Again, you misrepresent what Low stated. His use of the word "trick" had more to do with a knack for accomplishing a task than a trick designed to deceive people. However, that is not what you want to think so go right ahead. BTW, the memo was written before the project started and when Low was not part of the project. Therefore, your claim that he was an "integral part of the project" is just plain UFO gibberish.
Now who is mudslinging? First, for the AIAA to call the report “creditable” and “objective” is at odds with what we KNOW about the spurious methods and motivations of Condon. Second, all I know about what the AIAA did or did not read is that the AIAA MUST NOT have read the case histories in Condon because 30% of them had “unexplained” as a conclusion. That is 30% of cases researched in Condon were UFOs! Where does the AIAA mention THAT statistic? If they were TRULY objective, then they would have NOTED such a significant figure. That they did NOT, tells us a great deal about their own spurious motivations.
It is not the AIAA but the NAS. They are two different bodies. Your reliance on this 30% is just repeating what you have read. Have you read any of the "unexplained cases"? Apparently not. You can see why a majority are "unexplained". Feel free to point out which ones are really compelling. Otherwise, you admit that these "unknowns" are not very good.
Then I suggest you read the more professional, extensive and more detailed analysis of the photos (and the case) by a qualified military optics engineer at (
http://www.nicap.org/cufospaper2.htm) for a second opinion.
Yes. I will rely upon biased UFO papers written in the IUR for my source of information. I think I will take the objective approach by Hartmann instead.
I have explained many times that you ask the impossible – and it would be impossible no matter WHAT scientific discipline you ask it of. In NO discipline will a single case (observation, data point, etc) be sufficient to “prove” anything! Rather it is the body of evidence, built up over time that lends support to a hypothesis. More, no body of evidence will ever be sufficient to definitively “prove” the hypothesis, because there will always remain a chance, no matter how remote that chance might seem to us today, that a single observation will destroy the hypothesis entirely – no matter HOW well established we think it is today! THAT is just the nature of the world (universe) we live in. THAT is the nature of science and we just have to learn to live with such constraints on our knowledge.
Each case stands on its own merit. You can not pile each case upon each other since they represent different events and can not be grouped as observing the same type of thing. Your attempt to do so is not science at all but trying to make a mountain out of nothing.
What I am doing is building a body of evidence by presenting cases that defy mundane explanation. It is of course only your own (and that the UFO debunkers posting herein) opinion that I have failed in that endeavour. Of course no-one has provided a reasonable explanation for the Tehran sighting, but I am willing to move on and explore the Father Gill case. Perhaps you have a reasonable mundane explanation for THAT case? No? I thought not.
What if Father Gill had reported seeing a flying dragon? Would you accept that as evidence for flying dragons or would you reject it as just a fanciful observation?
I think the skeptics in this forum have demonstrated the evidence for all these cases have their flaws and have suggested alternative explanations.

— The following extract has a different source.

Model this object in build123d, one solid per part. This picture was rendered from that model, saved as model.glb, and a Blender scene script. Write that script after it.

Of course, you have simply rejected them with the usual hand waving.
Strangely…you never ask these questions when someone proposes (for example) “blimp” as an “explanation” for Rogue River – even though the “explanation” does NOT fit with what the witnesses observed, NOR does it fit with the historical data on blimps at the time… so WHY Astrophotographer do you not apply the same rigorous standards to your own side of the argument that you do to the UFO researcher side?
Because we are not the ones saying it must have been a blimp. We are stating it could be a blimp and it is possible. You are the one stating these are alien spaceships, which means you need to provide evidence to indicate why you think this is so. If you are stating they are just unidentified, then we have to examine what is most likely - fairies, dragons, alien spaceships, blimp/aircraft? IMO, the blimp/aircraft is most likely until you can demonstrate it was something else.

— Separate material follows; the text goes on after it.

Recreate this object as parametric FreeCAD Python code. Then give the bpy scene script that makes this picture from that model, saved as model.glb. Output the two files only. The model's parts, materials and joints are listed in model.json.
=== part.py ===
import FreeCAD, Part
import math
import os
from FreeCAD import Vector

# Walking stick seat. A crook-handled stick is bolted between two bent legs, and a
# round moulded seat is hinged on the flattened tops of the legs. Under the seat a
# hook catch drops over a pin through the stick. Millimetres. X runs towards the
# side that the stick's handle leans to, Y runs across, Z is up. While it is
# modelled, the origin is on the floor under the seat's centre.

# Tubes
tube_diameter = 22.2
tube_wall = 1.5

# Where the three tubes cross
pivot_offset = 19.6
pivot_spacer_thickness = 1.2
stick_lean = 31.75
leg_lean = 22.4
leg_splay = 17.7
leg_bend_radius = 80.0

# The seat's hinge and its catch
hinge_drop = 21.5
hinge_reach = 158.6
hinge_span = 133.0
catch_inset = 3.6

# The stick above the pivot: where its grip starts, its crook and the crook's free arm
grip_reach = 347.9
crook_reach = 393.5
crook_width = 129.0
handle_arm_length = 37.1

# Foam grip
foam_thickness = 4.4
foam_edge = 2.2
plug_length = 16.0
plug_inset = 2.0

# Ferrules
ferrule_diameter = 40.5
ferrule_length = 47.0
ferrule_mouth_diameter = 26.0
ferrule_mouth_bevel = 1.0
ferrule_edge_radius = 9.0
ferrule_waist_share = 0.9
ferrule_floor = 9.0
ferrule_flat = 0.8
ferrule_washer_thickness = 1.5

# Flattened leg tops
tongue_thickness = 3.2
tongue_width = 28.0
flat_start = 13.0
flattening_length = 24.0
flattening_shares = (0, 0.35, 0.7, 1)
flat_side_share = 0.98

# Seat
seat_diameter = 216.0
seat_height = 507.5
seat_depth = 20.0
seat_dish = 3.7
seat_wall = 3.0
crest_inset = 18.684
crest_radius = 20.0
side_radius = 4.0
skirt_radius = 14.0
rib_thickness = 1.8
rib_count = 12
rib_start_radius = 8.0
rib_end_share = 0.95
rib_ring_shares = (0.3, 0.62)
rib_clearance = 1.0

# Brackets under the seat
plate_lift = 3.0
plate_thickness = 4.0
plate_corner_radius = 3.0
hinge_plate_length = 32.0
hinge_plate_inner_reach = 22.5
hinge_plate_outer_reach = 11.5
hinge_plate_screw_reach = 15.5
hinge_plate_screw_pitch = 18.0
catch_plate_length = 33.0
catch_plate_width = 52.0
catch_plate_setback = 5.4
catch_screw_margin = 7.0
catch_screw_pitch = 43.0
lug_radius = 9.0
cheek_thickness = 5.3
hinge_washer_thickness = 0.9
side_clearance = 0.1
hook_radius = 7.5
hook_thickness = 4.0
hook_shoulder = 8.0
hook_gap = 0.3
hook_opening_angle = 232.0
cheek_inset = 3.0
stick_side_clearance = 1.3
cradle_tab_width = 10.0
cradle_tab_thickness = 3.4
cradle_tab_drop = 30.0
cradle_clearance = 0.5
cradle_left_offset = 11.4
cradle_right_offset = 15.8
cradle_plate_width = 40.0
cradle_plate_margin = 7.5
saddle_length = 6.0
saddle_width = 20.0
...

Besides, many of the things you ask, while sounding “scientific” and worthy of inclusion in any analysis, are actually irrelevant to the cases under examination. Who actually CARES what the angular speed was in the Father Gill case (by the way - it was ZERO) …there were also 38 other witnesses to the event… and these objects were not “strange” as you mean it … the people involved saw a silent, brightly lit, (presumably technological) hovering craft from which distinctly human like beings interacted with the people on the ground on two separate occasions. Those are the pertinent details. It is those details that need to be examined and explored. What you are asking for is peripheral information – some of which is available, but even if it were not, the primary details are extremely puzzling.
The object did disappear so it must have had an angular speed. These are measurements that would need to be computed based on the testimony. If they are not available it is hard to determine the physical characteristics of the craft. Who is to say if it was a pinpoint light or the size of the full moon? We don't know and without that information we can not determine if it was possible for him to report the things he stated he saw.